### Material
● ● ● ● ●

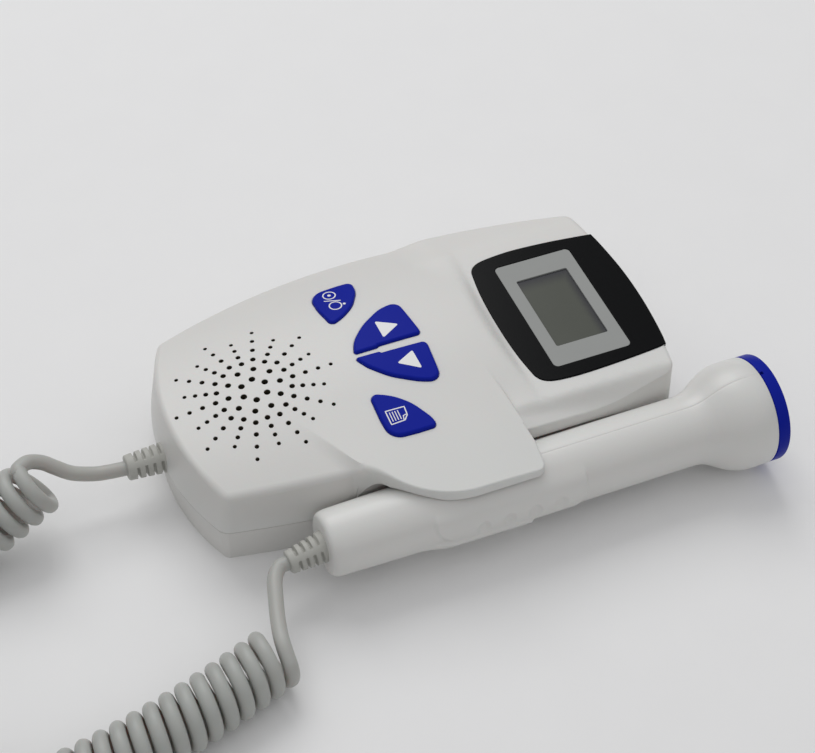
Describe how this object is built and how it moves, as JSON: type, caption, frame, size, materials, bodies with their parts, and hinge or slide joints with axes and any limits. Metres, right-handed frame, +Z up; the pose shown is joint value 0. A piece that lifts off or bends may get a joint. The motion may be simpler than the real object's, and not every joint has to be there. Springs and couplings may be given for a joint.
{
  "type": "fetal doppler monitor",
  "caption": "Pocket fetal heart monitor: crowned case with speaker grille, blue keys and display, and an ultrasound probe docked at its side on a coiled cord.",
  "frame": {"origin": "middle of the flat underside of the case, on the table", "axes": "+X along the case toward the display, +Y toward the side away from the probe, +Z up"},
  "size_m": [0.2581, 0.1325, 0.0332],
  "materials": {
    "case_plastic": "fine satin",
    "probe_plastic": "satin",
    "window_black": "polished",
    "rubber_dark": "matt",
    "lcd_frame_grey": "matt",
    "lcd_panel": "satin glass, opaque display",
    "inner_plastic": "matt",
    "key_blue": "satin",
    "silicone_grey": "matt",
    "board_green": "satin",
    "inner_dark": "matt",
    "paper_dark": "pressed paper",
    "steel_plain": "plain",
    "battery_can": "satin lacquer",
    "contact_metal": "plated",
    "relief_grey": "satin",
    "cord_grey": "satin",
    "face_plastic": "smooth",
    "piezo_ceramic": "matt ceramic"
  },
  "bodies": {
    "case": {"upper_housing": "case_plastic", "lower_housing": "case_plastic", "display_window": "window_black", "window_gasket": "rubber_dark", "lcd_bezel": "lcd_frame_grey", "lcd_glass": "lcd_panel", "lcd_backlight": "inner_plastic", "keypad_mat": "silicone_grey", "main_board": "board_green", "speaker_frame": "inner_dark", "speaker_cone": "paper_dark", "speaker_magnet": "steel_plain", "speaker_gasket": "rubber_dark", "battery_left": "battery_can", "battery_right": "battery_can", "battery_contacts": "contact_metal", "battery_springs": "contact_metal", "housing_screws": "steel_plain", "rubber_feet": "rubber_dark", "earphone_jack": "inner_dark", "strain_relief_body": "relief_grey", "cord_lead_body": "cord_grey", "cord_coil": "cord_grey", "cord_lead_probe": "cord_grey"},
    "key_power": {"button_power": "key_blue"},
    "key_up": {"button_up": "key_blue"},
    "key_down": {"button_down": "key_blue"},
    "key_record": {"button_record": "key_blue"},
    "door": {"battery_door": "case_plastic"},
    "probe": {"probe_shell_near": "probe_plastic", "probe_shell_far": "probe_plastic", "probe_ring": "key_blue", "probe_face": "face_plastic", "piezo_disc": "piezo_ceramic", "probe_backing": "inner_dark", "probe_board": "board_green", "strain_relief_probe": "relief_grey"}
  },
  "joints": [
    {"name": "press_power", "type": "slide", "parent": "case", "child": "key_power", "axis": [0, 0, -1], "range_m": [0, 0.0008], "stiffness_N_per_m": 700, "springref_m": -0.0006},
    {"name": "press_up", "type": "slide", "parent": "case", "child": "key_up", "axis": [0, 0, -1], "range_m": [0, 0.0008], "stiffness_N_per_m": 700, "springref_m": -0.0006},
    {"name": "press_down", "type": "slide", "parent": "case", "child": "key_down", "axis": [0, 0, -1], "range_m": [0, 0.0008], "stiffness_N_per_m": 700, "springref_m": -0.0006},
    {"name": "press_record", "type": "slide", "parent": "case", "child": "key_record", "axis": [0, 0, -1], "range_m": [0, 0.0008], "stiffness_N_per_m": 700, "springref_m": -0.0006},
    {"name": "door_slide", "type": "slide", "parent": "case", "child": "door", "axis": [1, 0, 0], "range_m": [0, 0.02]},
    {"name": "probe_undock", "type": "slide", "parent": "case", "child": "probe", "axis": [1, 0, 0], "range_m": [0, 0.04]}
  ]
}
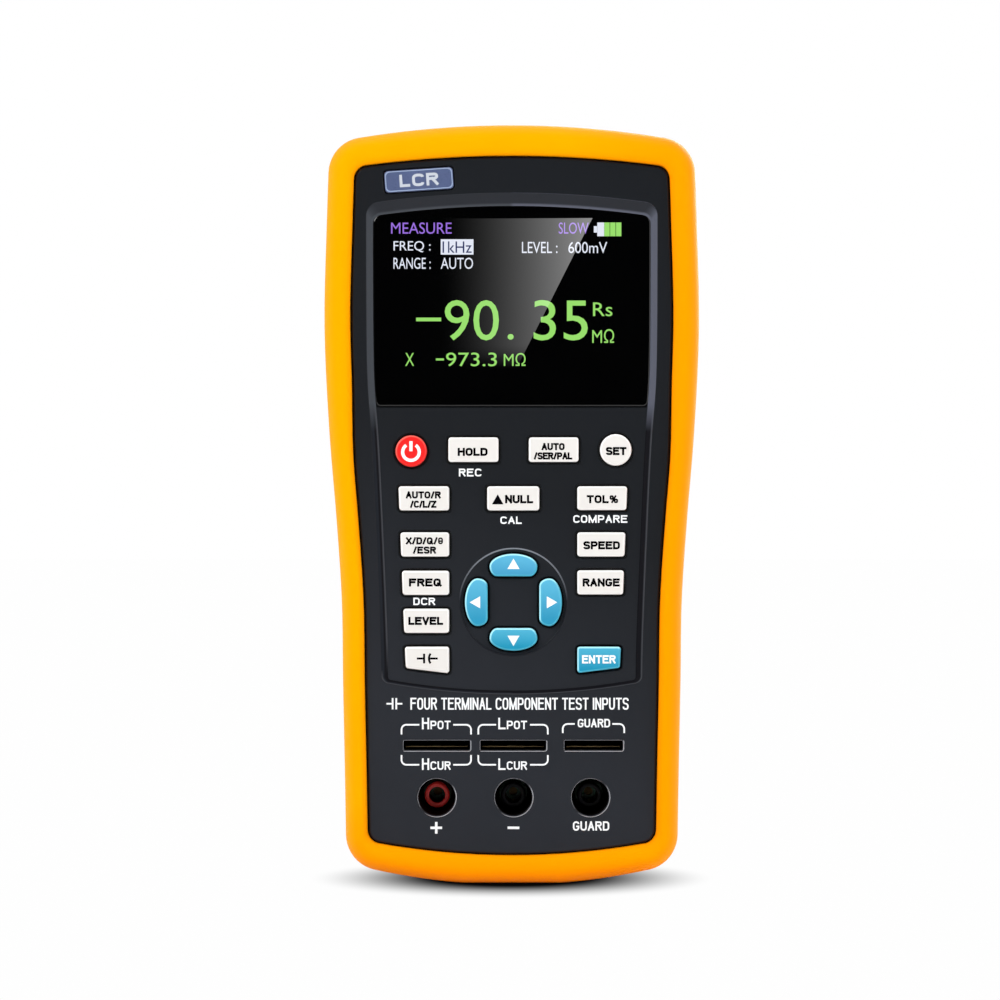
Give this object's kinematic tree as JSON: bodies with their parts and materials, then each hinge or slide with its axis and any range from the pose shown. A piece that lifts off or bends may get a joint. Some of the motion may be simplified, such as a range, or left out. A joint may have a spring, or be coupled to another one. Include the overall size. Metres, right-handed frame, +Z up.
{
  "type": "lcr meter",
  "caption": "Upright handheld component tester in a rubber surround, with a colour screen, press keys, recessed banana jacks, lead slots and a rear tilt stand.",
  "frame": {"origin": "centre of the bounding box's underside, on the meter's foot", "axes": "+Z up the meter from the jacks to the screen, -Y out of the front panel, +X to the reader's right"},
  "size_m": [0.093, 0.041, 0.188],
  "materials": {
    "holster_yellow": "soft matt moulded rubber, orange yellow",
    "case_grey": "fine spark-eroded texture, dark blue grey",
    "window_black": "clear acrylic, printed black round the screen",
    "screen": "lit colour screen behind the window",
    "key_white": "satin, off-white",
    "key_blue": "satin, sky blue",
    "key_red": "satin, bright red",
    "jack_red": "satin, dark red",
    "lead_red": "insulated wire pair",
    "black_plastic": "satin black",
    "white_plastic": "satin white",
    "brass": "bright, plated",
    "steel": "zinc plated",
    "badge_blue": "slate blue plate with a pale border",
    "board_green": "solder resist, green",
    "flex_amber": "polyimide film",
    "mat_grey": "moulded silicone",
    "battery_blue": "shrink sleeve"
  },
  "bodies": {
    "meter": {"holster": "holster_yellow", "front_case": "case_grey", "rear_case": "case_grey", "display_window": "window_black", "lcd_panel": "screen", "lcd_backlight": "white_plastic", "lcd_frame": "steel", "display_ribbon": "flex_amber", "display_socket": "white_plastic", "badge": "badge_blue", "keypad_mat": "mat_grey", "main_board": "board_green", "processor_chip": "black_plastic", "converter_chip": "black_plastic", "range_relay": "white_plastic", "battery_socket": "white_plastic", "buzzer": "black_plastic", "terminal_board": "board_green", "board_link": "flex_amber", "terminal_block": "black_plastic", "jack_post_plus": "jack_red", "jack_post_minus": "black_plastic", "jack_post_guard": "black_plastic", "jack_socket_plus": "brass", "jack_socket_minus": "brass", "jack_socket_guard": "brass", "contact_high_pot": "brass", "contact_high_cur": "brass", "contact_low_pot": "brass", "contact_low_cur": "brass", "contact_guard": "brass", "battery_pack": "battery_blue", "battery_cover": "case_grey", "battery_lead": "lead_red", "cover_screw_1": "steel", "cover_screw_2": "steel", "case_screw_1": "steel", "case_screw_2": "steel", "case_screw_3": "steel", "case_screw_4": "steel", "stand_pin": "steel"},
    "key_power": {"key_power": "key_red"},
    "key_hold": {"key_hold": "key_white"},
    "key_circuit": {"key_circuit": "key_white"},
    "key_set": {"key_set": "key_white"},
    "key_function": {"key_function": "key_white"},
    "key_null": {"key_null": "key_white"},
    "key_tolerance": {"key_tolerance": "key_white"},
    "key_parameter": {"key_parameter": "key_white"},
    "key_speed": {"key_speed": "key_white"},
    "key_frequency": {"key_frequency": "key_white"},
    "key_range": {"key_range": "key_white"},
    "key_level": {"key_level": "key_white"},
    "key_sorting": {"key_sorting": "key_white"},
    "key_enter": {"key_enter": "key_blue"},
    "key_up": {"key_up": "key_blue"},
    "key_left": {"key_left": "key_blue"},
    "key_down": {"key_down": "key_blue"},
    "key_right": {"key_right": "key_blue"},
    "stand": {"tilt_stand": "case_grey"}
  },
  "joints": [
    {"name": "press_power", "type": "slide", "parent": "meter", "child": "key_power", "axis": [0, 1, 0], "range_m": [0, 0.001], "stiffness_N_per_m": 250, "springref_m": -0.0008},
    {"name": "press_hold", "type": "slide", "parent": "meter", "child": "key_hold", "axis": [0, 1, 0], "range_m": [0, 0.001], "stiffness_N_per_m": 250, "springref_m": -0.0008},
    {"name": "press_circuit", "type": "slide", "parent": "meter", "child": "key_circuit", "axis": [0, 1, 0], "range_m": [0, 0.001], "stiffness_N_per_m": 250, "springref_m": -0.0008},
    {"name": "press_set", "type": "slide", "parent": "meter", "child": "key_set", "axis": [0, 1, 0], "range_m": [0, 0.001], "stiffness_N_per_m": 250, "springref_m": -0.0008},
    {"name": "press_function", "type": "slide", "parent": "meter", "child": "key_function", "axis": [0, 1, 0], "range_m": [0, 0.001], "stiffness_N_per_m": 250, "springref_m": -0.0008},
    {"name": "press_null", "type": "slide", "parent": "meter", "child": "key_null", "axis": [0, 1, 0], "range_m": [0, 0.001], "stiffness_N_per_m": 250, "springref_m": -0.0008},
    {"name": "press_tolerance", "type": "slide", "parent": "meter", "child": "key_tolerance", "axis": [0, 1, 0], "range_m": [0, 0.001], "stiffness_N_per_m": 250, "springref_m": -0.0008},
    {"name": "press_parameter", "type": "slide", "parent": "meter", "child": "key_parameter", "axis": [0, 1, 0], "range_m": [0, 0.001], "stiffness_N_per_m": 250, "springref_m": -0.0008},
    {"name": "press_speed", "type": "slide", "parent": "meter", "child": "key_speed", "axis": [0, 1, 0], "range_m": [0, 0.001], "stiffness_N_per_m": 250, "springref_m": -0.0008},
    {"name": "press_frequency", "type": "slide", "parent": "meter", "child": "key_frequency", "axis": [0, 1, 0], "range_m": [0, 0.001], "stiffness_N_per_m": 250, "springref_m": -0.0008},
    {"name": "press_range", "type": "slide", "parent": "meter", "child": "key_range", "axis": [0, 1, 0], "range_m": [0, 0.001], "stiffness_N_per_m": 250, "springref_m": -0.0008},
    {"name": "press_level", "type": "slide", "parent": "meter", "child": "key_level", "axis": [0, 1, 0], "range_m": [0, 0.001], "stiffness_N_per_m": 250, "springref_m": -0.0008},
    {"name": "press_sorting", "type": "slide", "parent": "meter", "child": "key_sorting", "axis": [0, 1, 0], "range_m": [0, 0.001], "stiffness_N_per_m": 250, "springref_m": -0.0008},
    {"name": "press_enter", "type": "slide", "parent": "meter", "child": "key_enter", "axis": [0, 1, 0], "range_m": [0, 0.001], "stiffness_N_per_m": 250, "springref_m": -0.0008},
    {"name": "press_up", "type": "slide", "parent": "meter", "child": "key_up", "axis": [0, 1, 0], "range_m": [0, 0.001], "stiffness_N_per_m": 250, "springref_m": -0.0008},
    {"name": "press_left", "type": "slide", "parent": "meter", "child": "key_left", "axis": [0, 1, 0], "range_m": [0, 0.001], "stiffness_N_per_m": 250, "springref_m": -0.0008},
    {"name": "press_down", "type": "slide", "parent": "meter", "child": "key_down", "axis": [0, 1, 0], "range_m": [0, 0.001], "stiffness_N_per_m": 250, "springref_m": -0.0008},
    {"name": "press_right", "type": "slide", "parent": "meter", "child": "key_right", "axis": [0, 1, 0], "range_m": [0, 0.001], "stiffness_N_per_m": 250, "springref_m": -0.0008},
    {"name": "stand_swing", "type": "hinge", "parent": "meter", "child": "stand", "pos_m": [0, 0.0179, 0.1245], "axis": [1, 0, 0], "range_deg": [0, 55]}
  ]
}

● ● ● ● ●

From the entries above, list each line with "caption" in it.

### Correct output
Describe how this object is built and how it moves, as JSON: type, caption, frame, size, materials, bodies with their parts, and hinge or slide joints with axes and any limits. Metres, right-handed frame, +Z up; the pose shown is joint value 0. A piece that lifts off or bends may get a joint. The motion may be simpler than the real object's, and not every joint has to be there. Springs and couplings may be given for a joint.
  "caption": "Pocket fetal heart monitor: crowned case with speaker grille, blue keys and display, and an ultrasound probe docked at its side on a coiled cord.",
  "caption": "Upright handheld component tester in a rubber surround, with a colour screen, press keys, recessed banana jacks, lead slots and a rear tilt stand.",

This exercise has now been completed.